I suppose it’s reasonable, that in the interest of a society as a whole, the government should have the ability to designate land that is necessary for public services; utilities such as sewer and power, transit such as trains and roadways, and national parks or wildlife preserves.  But the whole ability runs counter to the rather libertarian idealism that we were Founded with.  It says that ultimately the government has control over your property because it’s not really yours.  The government is just renting it to you (see property tax) and can revoke it at any time according to it’s pleasure.  It sticks in my limited government craw, but it is what it is.
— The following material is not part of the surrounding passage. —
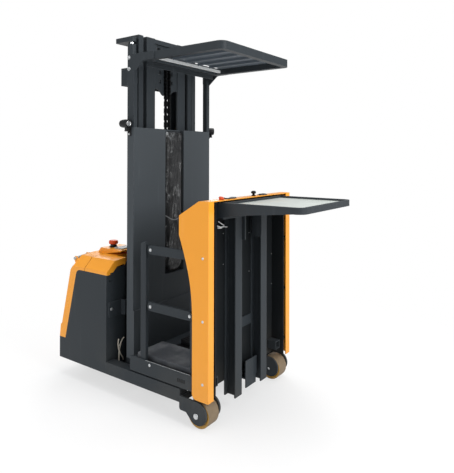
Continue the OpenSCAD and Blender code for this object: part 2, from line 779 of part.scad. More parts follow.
// Work lamps on the upper corners of the rear panel
lamp_x = [-panel_x - 86, -panel_x - 8];
module corner_lamps() color(black) {
    box([-panel_x - 52, -panel_x - 24], [-panel_half_w - 14, -panel_half_w], [panel_top - 40, panel_top + 30]);
    bar_x(-panel_half_w - 30, panel_top + 24, 28, lamp_x[0], lamp_x[1]);
    box([-panel_x - 52, -panel_x - 24], [panel_half_w, panel_half_w + 74], [panel_top - 34, panel_top - 18]);
    bar_x(panel_half_w + 62, panel_top + 8, 28, lamp_x[0], lamp_x[1]);
}

// Gate posts on the platform, with the pivot plates of the gate bars
post_x = [-128, -84];
gate_out_y = side_y - sheet - 1.5;
pin_r = 8;
module gate_posts() color(dark) both() {
    box(post_x, [-gate_out_y, -gate_out_y + 24], [floor_z, 1010]);
    translate([(post_x[0] + post_x[1]) / 2, 0, 1010]) along_y(-gate_out_y, -gate_out_y + 24)
        intersection() {
            circle(r = 22);
            translate([-22, 0]) square([44, 22]);
        }
    plate_y = -gate_out_y + gate_bar_t + 1;
    for (z = [gate_upper_z, gate_lower_z]) {
        box([post_x[1], -gate_x], [plate_y, plate_y + 10], [z - 24, z + 24]);
        bar_y(-gate_x, z, 24, plate_y, plate_y + 10);
        bar_y(-gate_x, z, pin_r, -gate_out_y - 2, plate_y);
    }
}

// Gate bars and the link between them, on the right-hand side
module gate_bar(z) color(dark) difference() {
    along_y(-gate_out_y, -gate_out_y + gate_bar_t) {
        translate([-gate_x, z - gate_bar_h / 2]) square([gate_reach, gate_bar_h]);
        translate([-gate_x, z]) circle(r = gate_bar_h / 2);
        translate([-gate_x + gate_reach, z]) circle(r = 22);
    }
    for (x = [-gate_x, -gate_x + gate_reach])
        bar_y(x, z, pin_r + 0.1, -gate_out_y - 1, -gate_out_y + gate_bar_t + 1);
}

module gate_link() color(dark) {
    x = -gate_x + gate_reach;
    y0 = -gate_out_y + gate_bar_t + 1;
    box([x - 14, x + 14], [y0, y0 + 10], [kerb_top + 10, gate_upper_z + 14]);
    for (z = [gate_upper_z, gate_lower_z]) bar_y(x, z, pin_r, -gate_out_y + 1, y0);
}

module gate_upper_right() gate_bar(gate_upper_z);
module gate_upper_left() mirror([0, 1, 0]) gate_bar(gate_upper_z);
module gate_lower_right() gate_bar(gate_lower_z);
module gate_lower_left() mirror([0, 1, 0]) gate_bar(gate_lower_z);
module gate_link_right() gate_link();
module gate_link_left() mirror([0, 1, 0]) gate_link();

// Front panel of the cabin with its folded side returns and the spacers of the side covers
spacer_x = 379;
spacer_z = [273, 629, 988];
panel_low = cover_z + 7;
panel_lip_z = 1270;
module front_panel() color(darker) {
    box([front_panel_x - 8, front_panel_x], [-front_half_w, front_half_w],
        [panel_low, panel_lip_z]);
    both() {
        box([front_panel_x - 8, cover_front_x - sheet], [-front_half_w - sheet, -front_half_w],
            [panel_low, cover_top - sheet]);
        for (z = spacer_z) bar_y(spacer_x, z, 12, -cover_in_y, -front_half_w - sheet);
    }
}

// Orange side covers: sheet with a front flange and a waisted rear edge
function cover_curve(t) = [for (p = [[desk_rear_x, 1108]]) for (q = [[desk_rear_x + 82, 890]])
    for (r = [[cover_rear_x, 800]]) for (s = [[cover_rear_x, 600]])
    p * pow(1 - t, 3) + 3 * q * t * pow(1 - t, 2) + 3 * r * t * t * (1 - t) + s * pow(t, 3)][0];
cover_slope_x = desk_rear_x + 150;
desk_lip_z = 1222;
module cover_outline() {
    polygon(concat([[cover_front_x, cover_z], [cover_front_x, cover_top],
        [cover_slope_x, cover_top], [desk_rear_x, desk_lip_z]],
        [for (i = [0 : 12]) cover_curve(i / 12)],
        arc(cover_rear_x + 30, cover_z + 30, 30, 180, 270, 6)));
}

module side_covers() color(orange) both() {
    along_y(-cover_half_w, -cover_in_y) cover_outline();
    box([cover_front_x - sheet, cover_front_x], [-cover_in_y, -cover_half_w + cover_flange],
        [cover_z, cover_top]);
}

// Control desk between the side covers
module desk_outline(inset) {
    polygon([[front_panel_x - 8 - inset, 1010 + inset * 2], [desk_rear_x + 4 + inset, 1112 + inset / 2],
        [desk_rear_x + 4 + inset, desk_lip_z - 6 - inset / 2],
        [cover_slope_x - 2, cover_top - sheet - inset], [front_panel_x - 8 + 40, cover_top - sheet - inset],
        [front_panel_x - 8 + 40, panel_lip_z + inset], [front_panel_x - 8 - inset, panel_lip_z + inset]]);
}

module desk_shell() color(dark) difference() {
    along_y(-desk_half_w, desk_half_w) desk_outline(0);
    along_y(-desk_half_w + 5, desk_half_w - 5) desk_outline(5);
    both() box([front_panel_x - 8, 400], [-front_half_w - sheet, -front_half_w], [900, 1400]);
}

// Orange strip over the front of the desk
module desk_top() color(orange) {
    box([cover_slope_x, cover_front_x - sheet], [-cover_in_y, cover_in_y], [cover_top - sheet, cover_top]);
}

// Display, stop button, tiller knob and switch block on the desk
module desk_controls() {
    color("#c8402e") translate([385, -330, cover_top]) cylinder(r = 16, h = 18);
    color(black) box([365, 408], [-285, -195], [cover_top, cover_top + 12]);
    color(black) translate([385, 32, cover_top]) {
        cylinder(r = 12, h = 20);
        translate([0, 0, 26]) sphere(r = 15);
    }
    color(silver) box([370, 405], [100, 165], [cover_top, cover_top + 10]);
}

// Two I rails in front of the panel, with their cross plates
module rail() {
    y0 = -rail_in_y - rail_flange;
    t = 9;
    box([front_panel_x, front_panel_x + t], [y0, -rail_in_y], [rail_z, 1262]);
    box([rail_front_x - t, rail_front_x], [y0, -rail_in_y], [rail_z, 1262]);
    box([front_panel_x + t, rail_front_x - t], [y0 + rail_flange / 2 - 5, y0 + rail_flange / 2 + 5],
        [rail_z, 1262]);
}

module front_rails() color(dark) {
    both() rail();
    box([front_panel_x, front_panel_x + 8], [-rail_in_y, rail_in_y], [459, 523]);
    box([front_panel_x, front_panel_x + 8], [-rail_in_y, rail_in_y], [140, 180]);
    box([rail_front_x - 40, rail_front_x - 32], [-20, rail_in_y], [140, 256]);
    box([rail_front_x - 40, rail_front_x - 32], [-15, 100], [84, 141]);
    box([front_panel_x, rail_front_x - 39], [-20, rail_in_y], [140, 148]);
}

// Open receiver tubes beside the rails
tube_w = 56;
module receiver_tubes() color(dark) both() difference() {
    box([front_panel_x, front_panel_x + 68], [-front_half_w, -front_half_w + tube_w], [222, 278]);
    box([front_panel_x + 3, front_panel_x + 69], [-front_half_w + 4, -front_half_w + tube_w - 4],
        [226, 274]);
}

// Picking tray with deep side plates, and its roller carriage on the rails
tray_plate = 10;
tray_rear_x = rail_front_x + run + tray_plate;
module tray_side() {
    polygon([[rail_front_x - 46, tray_top], [rail_front_x - 46, tray_top - tray_root_h],
        [rail_front_x - 44, tray_top - tray_root_h], [500, tray_top - 72],
        [tray_front_x - 60, tray_top - tray_rim_h], [tray_front_x - 60, tray_top]]);
}

module tray() color(dark) {
    base_z = tray_top - tray_rim_h;
    both() along_y(-tray_half_w, -tray_half_w + sheet) tray_side();
    difference() {
        translate([0, 0, base_z]) linear_extrude(tray_rim_h) difference() {
            intersection() {
                round_rect(0, -tray_half_w, tray_front_x, tray_half_w, 50);
                translate([tray_rear_x, -tray_half_w]) square([600, 2 * tray_half_w]);
            }
        }
        translate([0, 0, base_z + sheet]) linear_extrude(tray_rim_h) difference() {
            intersection() {
                round_rect(0, -tray_half_w + 16, tray_front_x - 16, tray_half_w - 16, 38);
                translate([tray_rear_x + 14, -tray_half_w]) square([600, 2 * tray_half_w]);
            }
        }
    }
    back_z = tray_top - tray_root_h;
    box([rail_front_x + run, tray_rear_x], [-tray_half_w + sheet, tray_half_w - sheet],
        [back_z, tray_top]);

    web_y = -rail_in_y - rail_flange / 2 + 5;
    tray_roller_r = rail_d / 2 - 9 - touch;
    both() for (z = [back_z - 130, back_z - 6]) {
        bar_y(rail_front_x - rail_d / 2, z, tray_roller_r, web_y + 3, web_y + 27);
        bar_y(rail_front_x - rail_d / 2, z, 10, web_y + 27, -rail_in_y + 10);
    }
    both() box([rail_front_x - rail_d / 2 - 14, tray_rear_x], [-rail_in_y + 10, -rail_in_y + 20],
        [back_z - 150, back_z + 20]);
}

module tray_insert() color(silver)
    translate([0, 0, tray_top - tray_rim_h + sheet]) linear_extrude(18) intersection() {
        round_rect(0, -tray_half_w + 16 + touch, tray_front_x - 16 - touch, tray_half_w - 16 - touch, 38);
        translate([tray_rear_x + 14 + touch, -tray_half_w]) square([600, 2 * tray_half_w]);
    }

base_frame();
drive_bridge();
load_forks();
power_shell();
bulkhead();
rear_cover();
hood();
control_console();
console_controls();
rear_handles();
battery();
outer_mast();
mast_crosstie();
chain_anchor();
lift_cylinders();
drive_turret();
drive_wheel();
load_wheel_right();
load_wheel_left();
caster_fork_right();
caster_fork_left();
caster_wheel_right();
caster_wheel_left();
inner_mast();
crosshead();
lift_rods();
mast_rollers();
lift_chains();
platform();
floor_mats();
foot_pedal();
backrest_panel();
backrest_cushion();
carriage();
guard_frame();
guard_roof();
guard_light();
corner_lamps();
gate_posts();
front_panel();
side_covers();
desk_shell();
desk_top();
desk_controls();
front_rails();
receiver_tubes();
tray();
tray_insert();
gate_upper_right();
gate_upper_left();
gate_lower_right();
gate_lower_left();
gate_link_right();
gate_link_left();
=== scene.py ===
# %% [markdown]
# # Dressing an order picker truck
# This lesson takes the finished construction model of an order picker, a warehouse truck whose
# driver rides up with the shelves, and gives it the surfaces, wheels, chains, bolts, lamps and
# controls of the real one. The construction model is loaded as a fixed frame. Each new piece rides
# on one of its bodies, so that mast, cabin, tray and gates can still move.

# %% Load the frame
import json
import math

import bmesh
import bpy
from mathutils import Matrix, Quaternion, Vector


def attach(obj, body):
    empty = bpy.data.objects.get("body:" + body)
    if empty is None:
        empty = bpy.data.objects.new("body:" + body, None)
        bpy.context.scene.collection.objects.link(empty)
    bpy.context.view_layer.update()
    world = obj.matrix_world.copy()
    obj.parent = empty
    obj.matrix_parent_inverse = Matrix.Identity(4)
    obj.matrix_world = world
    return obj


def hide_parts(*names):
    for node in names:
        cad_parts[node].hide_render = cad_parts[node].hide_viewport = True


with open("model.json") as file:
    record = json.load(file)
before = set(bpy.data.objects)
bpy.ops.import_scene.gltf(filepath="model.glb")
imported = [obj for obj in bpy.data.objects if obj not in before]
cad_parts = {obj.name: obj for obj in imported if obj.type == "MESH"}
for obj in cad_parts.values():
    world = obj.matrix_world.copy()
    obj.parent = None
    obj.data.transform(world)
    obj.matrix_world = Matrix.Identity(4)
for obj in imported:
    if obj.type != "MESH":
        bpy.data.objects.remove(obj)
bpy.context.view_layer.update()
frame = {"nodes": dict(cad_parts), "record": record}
nodes = frame["nodes"]
scene = bpy.context.scene

# %% [markdown]
# ## The camera
# The photograph was taken from the front right corner at eye height, 1.57 m above the floor, with
# the camera level. The picture was then cropped low, so the lens is shifted down and not tilted:
# a tilt would make the mast lean.

# %% Place the camera
eye = Vector((2.1561, -2.6895, 1.5737))
gaze = Vector((-0.5866, 0.8098, 0.0071))
camera_data = bpy.data.cameras.new("photo_camera")
camera_data.sensor_fit = "VERTICAL"
camera_data.sensor_height = 36.0
camera_data.lens = 37.97
camera_data.shift_y = -0.178
camera = bpy.data.objects.new("photo_camera", camera_data)
camera.location = eye
camera.rotation_mode = "QUATERNION"
camera.rotation_quaternion = gaze.to_track_quat("-Z", "Y") @ Quaternion((0, 0, 1), math.radians(0.12))
scene.collection.objects.link(camera)
scene.camera = camera
print("camera at", tuple(round(v, 3) for v in eye))

# %% [markdown]
# ## Shader arithmetic
# Node trees are easier to read as formulas. A small class wraps one output socket, so that
# `0.4 + 0.2 * cloud` adds its own Math nodes. A second class holds one material and adds any
# other node from its type, its settings and its inputs.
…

The law is written in such a way that it’s just screaming for Court interpretation on every single case; rightly so as there is no overall right and wrong–if you will accept that it’s the abuse of eminent domain (as opposed to the idea of whether there should be eminent domain).  And it’s a law that is ripe for abuse. Many state governments have redefined their eminent domain abilities in the wake of KELO and many more should be doing so (I urge you to check your own state’s reaction accordingly).  The Court system–unless you like activist judges who write laws from the bench–is supposed to be incapable of doing anything more that interpreting hundreds of years of case law, and a lot of that has sided with the government’s virtually unlimited ability to take away (until KELO which effectively rewrote the 5th Amendment’s “public use”).  The state legislators need to step in to clarify law so new case law can be established.  We must make sure that they do so as their employers.

And I’m generally all for the wisdom of the sitting judges on a supreme court; whether state or federal, but there’s something to be said about a jury of your peers helping to decide if the government has overstepped itself.  That’s notably absent at the highest levels in these cases.  It makes me wonder what the Supreme Court was thinking on KELO as most of them are likely well-off property owners.  My rule of thumb for any good law is whether you would like it to apply to yourself.
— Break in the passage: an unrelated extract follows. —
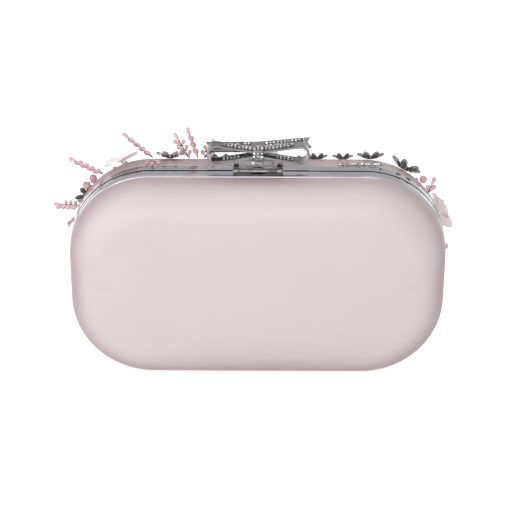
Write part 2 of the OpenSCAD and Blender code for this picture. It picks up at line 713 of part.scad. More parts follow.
// A row of silver seed beads beside the frame, on the top of the front half.
module seed_beads() color("silver") for (i = [0 : seed_count - 1])
    translate([seed_x + i * (2 * seed_r + fit_gap), satin_y + seed_r, top_z - satin_inset + seed_r + glue_gap])
        sphere(seed_r);

back_frame();
back_shell();
back_padding();
back_satin();
back_lining();
back_hinge_leaf();
back_hinge_rivets();
hinge_pin();
clasp_bracket();
bracket_rivets();
clasp_pin();
clasp_spring();
front_frame();
front_shell();
front_padding();
front_satin();
front_lining();
front_hinge_leaf();
front_hinge_rivets();
catch_plate();
catch_tongue();
catch_rivets();
clasp_lever();
bow_ribbon();
bow_studs();
bow_loop_stones();
bow_tail_stones();
bow_knot_stones();
flower_settings();
flower_petals();
flower_centres();
organza_petals();
organza_centres();
spray_wires();
drop_beads_left();
drop_beads_right();
drop_beads_face();
round_beads();
seed_beads();
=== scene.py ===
import math

import bmesh
import bpy
import numpy as np
from mathutils import Matrix, Vector


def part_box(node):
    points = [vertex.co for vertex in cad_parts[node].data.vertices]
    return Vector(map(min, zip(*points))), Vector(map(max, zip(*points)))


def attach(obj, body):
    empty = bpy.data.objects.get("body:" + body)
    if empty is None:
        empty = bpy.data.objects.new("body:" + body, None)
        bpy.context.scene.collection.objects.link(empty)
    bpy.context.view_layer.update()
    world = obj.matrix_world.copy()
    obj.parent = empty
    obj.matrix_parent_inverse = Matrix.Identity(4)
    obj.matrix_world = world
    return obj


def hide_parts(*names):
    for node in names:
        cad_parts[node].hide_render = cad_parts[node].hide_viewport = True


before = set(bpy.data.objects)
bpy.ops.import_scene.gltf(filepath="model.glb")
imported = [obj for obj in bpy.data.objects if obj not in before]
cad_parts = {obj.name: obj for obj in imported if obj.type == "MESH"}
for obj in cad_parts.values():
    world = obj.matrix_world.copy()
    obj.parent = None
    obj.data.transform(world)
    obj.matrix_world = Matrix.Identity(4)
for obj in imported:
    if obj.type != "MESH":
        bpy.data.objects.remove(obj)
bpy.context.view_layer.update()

# %% [markdown]
# # A satin box clutch with a bow clasp
# The real bag is two deep half shells, padded and covered in blush satin, each glued into a polished
# metal frame. A hinge joins the halves at the bottom and a bow clasp holds them on top. The front
# half carries sewn glass flowers, drop beads and sheer petals, seen here past the plain back.
# Each cell below makes one of those pieces around the frame that CAD has already fixed.

# %% Sizes that the pieces share
MM = 0.001
ROOT = "back_half"
FRONT = "front_half"
LEVER = "clasp_lever"

low, high = (Vector(corner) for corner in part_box("back_frame"))
HALF_W = (high.x - low.x) / 2
HEIGHT = high.z
STRIP = -low.y
SEAM = -high.y
CORNER = 43 * MM
FACE = -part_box("back_satin")[0][1]
EDGE = 18.2 * MM
INSET = HALF_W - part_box("back_satin")[1][0]
CX = HALF_W - CORNER
Z_LOW = CORNER
Z_UP = HEIGHT - CORNER
print("outline", round(HALF_W * 2, 4), "x", round(HEIGHT, 4), "strip", round(STRIP, 4), "face", round(FACE, 4))


# %% [markdown]
# ## Small helpers
# A shader tree is a set of nodes and the links between them, and every material here needs a dozen.
# One function adds a node, sets what it is told and joins its inputs, so that a material reads as a
# short list of steps. Another turns a hex colour, as a designer writes it, into the linear light that
# a shader works in.

# %% Colours and nodes
def linear(hex_colour):
    """Turns an sRGB hex colour into a linear RGBA tuple."""
    parts = [int(hex_colour[i:i + 2], 16) / 255 for i in (1, 3, 5)]
    return tuple(c / 12.92 if c <= 0.04045 else ((c + 0.055) / 1.055) ** 2.4 for c in parts) + (1.0,)


def add(tree, kind, inputs=None, **settings):
    """Adds a node, applies its settings, and fills or links each named or numbered input."""
    node = tree.nodes.new(kind)
    for name, value in settings.items():
        setattr(node, name, value)
    for key, value in (inputs or {}).items():
        if isinstance(value, bpy.types.NodeSocket):
            tree.links.new(value, node.inputs[key])
        else:
            node.inputs[key].default_value = value
    return node


def ramp(tree, factor, stops, interpolation="LINEAR"):
    """Adds a colour ramp whose stops are (place, hex colour) pairs."""
    node = add(tree, "ShaderNodeValToRGB", {"Fac": factor})
    elements = node.color_ramp.elements
    node.color_ramp.interpolation = interpolation
    while len(elements) < len(stops):
        elements.new(0.5)
    for element, (place, colour) in zip(elements, stops):
        element.position = place
        element.color = linear(colour)
    return node.outputs["Color"]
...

So what is “just compensation”?  In an ideal system the government and the property owners work together for a mutually amicable solution.  In the system we actually have, it would be nice if the parties involved started off with that thought.  I suspect the first notice a property owner gets from the government about the issue is an eviction notice.  That’s always a great conversation starter.  It would also be nice if the public servants in the government realize that they are just that.  No one should enter into the situation with the attitude “I’m going to take away your property and there’s nothing you can do about it”.  Even if it might be largely true, it’s still a bad start.  I would like to see an honest effort to treat the property owner as a partner in the endeavor.  Cut him in for a piece of the action, if you will, and I bet you’ll see a lot of cooperation.  It’s just unreasonable to tell a person who brought a property for $100,000 and could sell it for $200,000 on the open market that you’re going to force him to sell it to you for $175,000 and then you’re going to turn around and make $1,000,000 in taxes annually.  Give him .5% a year of the tax take.  Talk about redistributing wealth!

Government is instituted to protect property of every sort; as well that which lies in the various rights of individuals, as that which the term particularly expresses. This being the end of government, that alone is a just government, which impartially secures to every man, whatever is his own.